# Material to process
** Begin **
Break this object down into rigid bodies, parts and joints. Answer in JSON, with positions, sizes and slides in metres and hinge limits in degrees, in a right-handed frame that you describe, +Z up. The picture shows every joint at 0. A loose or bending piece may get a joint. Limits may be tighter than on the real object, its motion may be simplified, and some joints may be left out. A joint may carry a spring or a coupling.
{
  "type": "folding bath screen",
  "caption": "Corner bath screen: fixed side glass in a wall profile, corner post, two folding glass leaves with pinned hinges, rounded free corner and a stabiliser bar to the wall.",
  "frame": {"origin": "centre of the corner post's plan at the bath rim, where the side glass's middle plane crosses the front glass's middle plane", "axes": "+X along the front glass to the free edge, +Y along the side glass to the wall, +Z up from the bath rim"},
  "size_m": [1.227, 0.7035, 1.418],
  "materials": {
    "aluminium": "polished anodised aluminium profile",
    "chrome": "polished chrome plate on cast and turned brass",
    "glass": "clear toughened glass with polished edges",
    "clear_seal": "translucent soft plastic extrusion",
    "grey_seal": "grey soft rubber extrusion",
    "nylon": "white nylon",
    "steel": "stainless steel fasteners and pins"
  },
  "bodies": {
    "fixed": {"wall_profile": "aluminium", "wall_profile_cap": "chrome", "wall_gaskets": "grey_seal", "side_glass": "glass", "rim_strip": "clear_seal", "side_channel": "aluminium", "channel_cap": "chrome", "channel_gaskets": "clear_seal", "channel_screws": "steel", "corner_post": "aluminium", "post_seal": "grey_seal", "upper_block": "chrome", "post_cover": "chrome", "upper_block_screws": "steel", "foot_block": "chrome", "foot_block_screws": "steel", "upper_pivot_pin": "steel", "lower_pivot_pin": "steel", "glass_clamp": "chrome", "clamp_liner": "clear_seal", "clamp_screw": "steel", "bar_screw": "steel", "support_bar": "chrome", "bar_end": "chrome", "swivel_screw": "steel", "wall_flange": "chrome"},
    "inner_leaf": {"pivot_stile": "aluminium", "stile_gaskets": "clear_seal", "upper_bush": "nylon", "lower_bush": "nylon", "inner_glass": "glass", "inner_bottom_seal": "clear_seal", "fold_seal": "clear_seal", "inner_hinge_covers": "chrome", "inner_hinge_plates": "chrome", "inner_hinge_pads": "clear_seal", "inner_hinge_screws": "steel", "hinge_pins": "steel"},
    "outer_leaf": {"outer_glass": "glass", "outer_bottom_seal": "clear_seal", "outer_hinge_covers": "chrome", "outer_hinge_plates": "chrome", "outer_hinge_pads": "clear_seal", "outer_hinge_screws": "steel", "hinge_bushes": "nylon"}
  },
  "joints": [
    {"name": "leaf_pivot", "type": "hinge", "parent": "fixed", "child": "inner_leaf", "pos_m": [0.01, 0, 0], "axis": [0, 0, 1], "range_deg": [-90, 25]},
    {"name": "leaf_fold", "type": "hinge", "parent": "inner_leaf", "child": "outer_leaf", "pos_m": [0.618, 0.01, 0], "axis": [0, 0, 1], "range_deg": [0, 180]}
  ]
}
** End **
** Begin **
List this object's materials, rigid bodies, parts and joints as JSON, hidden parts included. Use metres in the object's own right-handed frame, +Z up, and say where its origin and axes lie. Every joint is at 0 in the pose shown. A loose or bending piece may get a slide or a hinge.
** End **
# Exercise prompt
Pick out and copy every line that contains the word "materials".

# Exercise result
  "materials": {
List this object's materials, rigid bodies, parts and joints as JSON, hidden parts included. Use metres in the object's own right-handed frame, +Z up, and say where its origin and axes lie. Every joint is at 0 in the pose shown. A loose or bending piece may get a slide or a hinge.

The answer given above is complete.